The Presbyterian Thread Pulled Through
A thread begins in Scottish Presbyterian covenant theology, runs through the Campbells’ rationalist biblical exegesis, produces believers’ immersion for remission of sins, and then flows through Rigdon into early LDS sacramental practice — and at each stage the thread is recognizable even as it is being transformed. The Presbyterians gave the Campbells a high view of baptism’s objective significance. The Campbells applied nuda scriptura to that high view and arrived at immersion for remission. Rigdon preached that Campbellite formula across Ohio and built congregations on it.
When Smith arrived with the Book of Mormon, those same congregations found a theology that shared the structure of what they already believed — believers’ immersion for remission of sins — but radicalized it by grounding it in restored heavenly authority rather than mere biblical command. The people who had been prepared by Rigdon’s preaching were, in a very precise sense, already halfway to the LDS position. They believed baptism by immersion remitted sins. Smith asked them to believe one additional thing: that the authority to perform it had to come from heaven.

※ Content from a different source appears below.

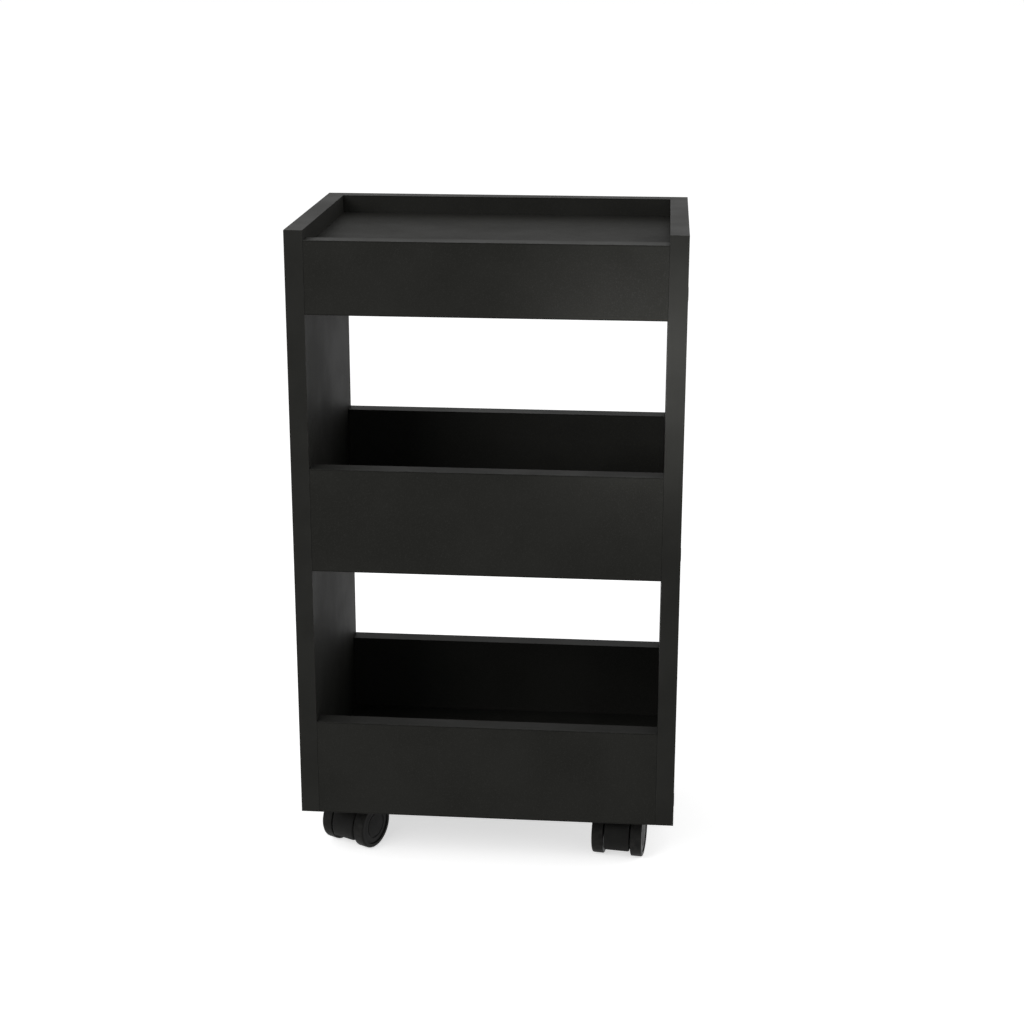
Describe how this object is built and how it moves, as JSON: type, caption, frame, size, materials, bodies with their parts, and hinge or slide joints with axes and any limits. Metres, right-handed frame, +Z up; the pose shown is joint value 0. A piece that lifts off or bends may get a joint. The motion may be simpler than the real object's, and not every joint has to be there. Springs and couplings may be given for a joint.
{
  "type": "spa trolley cart",
  "caption": "Narrow rolling trolley with three open trays between side panels, each with front and back rails, on twin-wheel swivel casters.",
  "frame": {"origin": "on the floor, under the middle of the cart", "axes": "+Z up, -Y towards the front, +X to the right of someone facing the front"},
  "size_m": [0.3806, 0.25, 0.662],
  "materials": {
    "black_melamine": "matte black melamine on particle board, faint pore texture",
    "edge_band": "matte black PVC edge band",
    "screw_cap": "matte black stick-on cap",
    "zinc_steel": "bright zinc plate",
    "black_steel": "black powder coat",
    "beech_dowel": "bare beech",
    "black_nylon": "moulded black nylon, fine grain",
    "wheel_plastic": "moulded black polypropylene, worn tread",
    "hub_cap_plastic": "moulded black plastic, satin"
  },
  "bodies": {
    "carcass": {"left_side_panel": "black_melamine", "right_side_panel": "black_melamine", "top_shelf": "black_melamine", "middle_shelf": "black_melamine", "bottom_shelf": "black_melamine", "top_front_rail": "black_melamine", "middle_front_rail": "black_melamine", "bottom_front_rail": "black_melamine", "top_back_rail": "black_melamine", "middle_back_rail": "black_melamine", "bottom_back_rail": "black_melamine", "left_panel_edge_bands": "edge_band", "right_panel_edge_bands": "edge_band", "front_rail_edge_bands": "edge_band", "back_rail_edge_bands": "edge_band", "left_joint_screws": "zinc_steel", "right_joint_screws": "zinc_steel", "left_screw_caps": "screw_cap", "right_screw_caps": "screw_cap", "rail_dowels": "beech_dowel", "shelf_dowels": "beech_dowel", "caster_plate_screws": "zinc_steel", "stem_clips": "zinc_steel", "front_left_plate": "black_steel", "front_left_stem": "zinc_steel", "front_right_plate": "black_steel", "front_right_stem": "zinc_steel", "rear_left_plate": "black_steel", "rear_left_stem": "zinc_steel", "rear_right_plate": "black_steel", "rear_right_stem": "zinc_steel"},
    "front_left_caster": {"front_left_hood": "black_nylon", "front_left_axle": "zinc_steel", "front_left_push_nuts": "zinc_steel"},
    "front_left_inner_roller": {"front_left_inner_wheel": "wheel_plastic", "front_left_inner_hub_cap": "hub_cap_plastic"},
    "front_left_outer_roller": {"front_left_outer_wheel": "wheel_plastic", "front_left_outer_hub_cap": "hub_cap_plastic"},
    "front_right_caster": {"front_right_hood": "black_nylon", "front_right_axle": "zinc_steel", "front_right_push_nuts": "zinc_steel"},
    "front_right_inner_roller": {"front_right_inner_wheel": "wheel_plastic", "front_right_inner_hub_cap": "hub_cap_plastic"},
    "front_right_outer_roller": {"front_right_outer_wheel": "wheel_plastic", "front_right_outer_hub_cap": "hub_cap_plastic"},
    "rear_left_caster": {"rear_left_hood": "black_nylon", "rear_left_axle": "zinc_steel", "rear_left_push_nuts": "zinc_steel"},
    "rear_left_inner_roller": {"rear_left_inner_wheel": "wheel_plastic", "rear_left_inner_hub_cap": "hub_cap_plastic"},
    "rear_left_outer_roller": {"rear_left_outer_wheel": "wheel_plastic", "rear_left_outer_hub_cap": "hub_cap_plastic"},
    "rear_right_caster": {"rear_right_hood": "black_nylon", "rear_right_axle": "zinc_steel", "rear_right_push_nuts": "zinc_steel"},
    "rear_right_inner_roller": {"rear_right_inner_wheel": "wheel_plastic", "rear_right_inner_hub_cap": "hub_cap_plastic"},
    "rear_right_outer_roller": {"rear_right_outer_wheel": "wheel_plastic", "rear_right_outer_hub_cap": "hub_cap_plastic"}
  },
  "joints": [
    {"name": "front_left_swivel", "type": "hinge", "parent": "carcass", "child": "front_left_caster", "pos_m": [-0.137, -0.0505, 0.058], "axis": [0, 0, 1], "continuous": true},
    {"name": "front_left_inner_spin", "type": "hinge", "parent": "front_left_caster", "child": "front_left_inner_roller", "pos_m": [-0.14426, -0.06476, 0.025], "axis": [0.891, -0.454, 0], "continuous": true},
    {"name": "front_left_outer_spin", "type": "hinge", "parent": "front_left_caster", "child": "front_left_outer_roller", "pos_m": [-0.14426, -0.06476, 0.025], "axis": [0.891, -0.454, 0], "continuous": true},
    {"name": "front_right_swivel", "type": "hinge", "parent": "carcass", "child": "front_right_caster", "pos_m": [0.137, -0.0505, 0.058], "axis": [0, 0, 1], "continuous": true},
    {"name": "front_right_inner_spin", "type": "hinge", "parent": "front_right_caster", "child": "front_right_inner_roller", "pos_m": [0.13505, -0.06638, 0.025], "axis": [0.9925, -0.1219, 0], "continuous": true},
    {"name": "front_right_outer_spin", "type": "hinge", "parent": "front_right_caster", "child": "front_right_outer_roller", "pos_m": [0.13505, -0.06638, 0.025], "axis": [0.9925, -0.1219, 0], "continuous": true},
    {"name": "rear_left_swivel", "type": "hinge", "parent": "carcass", "child": "rear_left_caster", "pos_m": [-0.137, 0.0505, 0.058], "axis": [0, 0, 1], "continuous": true},
    {"name": "rear_left_inner_spin", "type": "hinge", "parent": "rear_left_caster", "child": "rear_left_inner_roller", "pos_m": [-0.14194, 0.03528, 0.025], "axis": [0.9511, -0.309, 0], "continuous": true},
    {"name": "rear_left_outer_spin", "type": "hinge", "parent": "rear_left_caster", "child": "rear_left_outer_roller", "pos_m": [-0.14194, 0.03528, 0.025], "axis": [0.9511, -0.309, 0], "continuous": true},
    {"name": "rear_right_swivel", "type": "hinge", "parent": "carcass", "child": "rear_right_caster", "pos_m": [0.137, 0.0505, 0.058], "axis": [0, 0, 1], "continuous": true},
    {"name": "rear_right_inner_spin", "type": "hinge", "parent": "rear_right_caster", "child": "rear_right_inner_roller", "pos_m": [0.13367, 0.03485, 0.025], "axis": [0.9781, -0.2079, 0], "continuous": true},
    {"name": "rear_right_outer_spin", "type": "hinge", "parent": "rear_right_caster", "child": "rear_right_outer_roller", "pos_m": [0.13367, 0.03485, 0.025], "axis": [0.9781, -0.2079, 0], "continuous": true}
  ]
}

The ground had been prepared, and the preparation runs in a direct line from the Presbyterian manse in County Down where Thomas Campbell first learned his theology, through the Ohio frontier where Alexander and Rigdon preached it, to the moment in the Susquehanna River where Joseph Smith and Oliver Cowdery claimed to have received from John the Baptist himself the authority to baptize for the remission of sins.